Menurut lembaga nirlaba Shelter, statistik ini memaksa dilakukannya tindakan keras terhadap generasi yang disebut sebagai "sayap terpotong" untuk melepas ketergantungan mereka. Selain itu, pemerintah harus proaktif membangun hunian khusus yang layak dengan harga terjangkau.
Sarah, contohnya. Perempuan yang bekerja di perusahaan iklan online selama 10 tahun ini masih hidup dan tinggal di rumah orangtuanya di Croydon. Dia kesulitan membeli rumah karena harganya melonjak "gila-gilaan" sehingga uang yang ditabungnya setiap bulan tak akan pernah mencukupi.
"Saya berusaha sangat keras untuk menabung dan membeli rumah sendiri, tetapi harga rumah di sini ibarat roller coaster yang terus bergerak naik. Jika saya pindah sekarang, saya akan dihadapkan pada harga sewa yang mahal. Oleh karena itu, saya beruntung memiliki pekerjaan dan rumah orangtua untuk ditumpangi, tetapi kenyataan bahwa dalam usia setua saya belum memiliki rumah, sangat menyedihkan," papar Sarah.
Chief Executive Shelter, Campbell Robb, mengatakan, "generasi sayap terpotong" ini tidak punya pilihan lain selain tetap hidup dan tinggal dengan ibu dan ayah sampai dewasa, seiring mereka berjuang agar mampu membeli rumah sendiri.
"Daripada menyalurkan bantuan dengan skema 'Help to Buy', kami lebih memerlukan tindakan berani yang dapat memenuhi permintaan akan rumah layak terjangkau, bukan membeli rumah dengan harga tinggi.
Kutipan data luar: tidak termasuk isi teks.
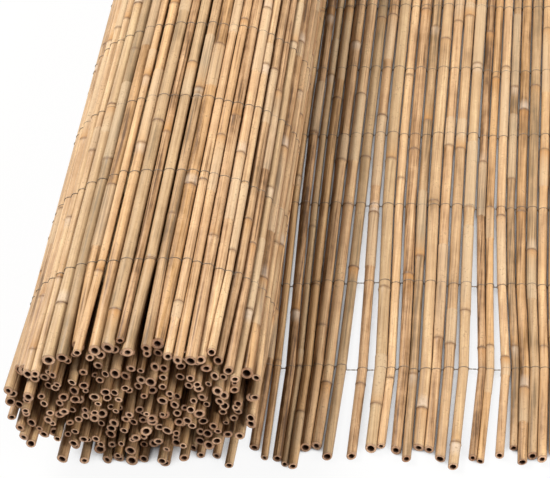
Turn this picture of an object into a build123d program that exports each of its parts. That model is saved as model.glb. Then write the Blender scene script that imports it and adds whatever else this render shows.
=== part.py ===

Itulah solusi yang mereka butuhkan, yakni rumah murah sesuai dengan daya beli," ujar Robb.
Sebelumnya diberitakan, menteri perumahan Inggris, Brandon Lewis, menerbitkan kebijakan bantuan pembelian rumah dengan skema "Help to Buy". Hingga saat ini, bantuan yang telah disalurkan sebanyak 35.000 orang.
"Skema ini juga dapat membantu membangun rumah baru dan meningkatkan pasokan perumahan yang dikembangkan swasta sebesar 34 persen. Kami berinvestasi 1 miliar poundsterling (Rp 19,6 triliun) melalui skema 'Build to Rent' untuk rumah sewa swasta," ungkap Lewis.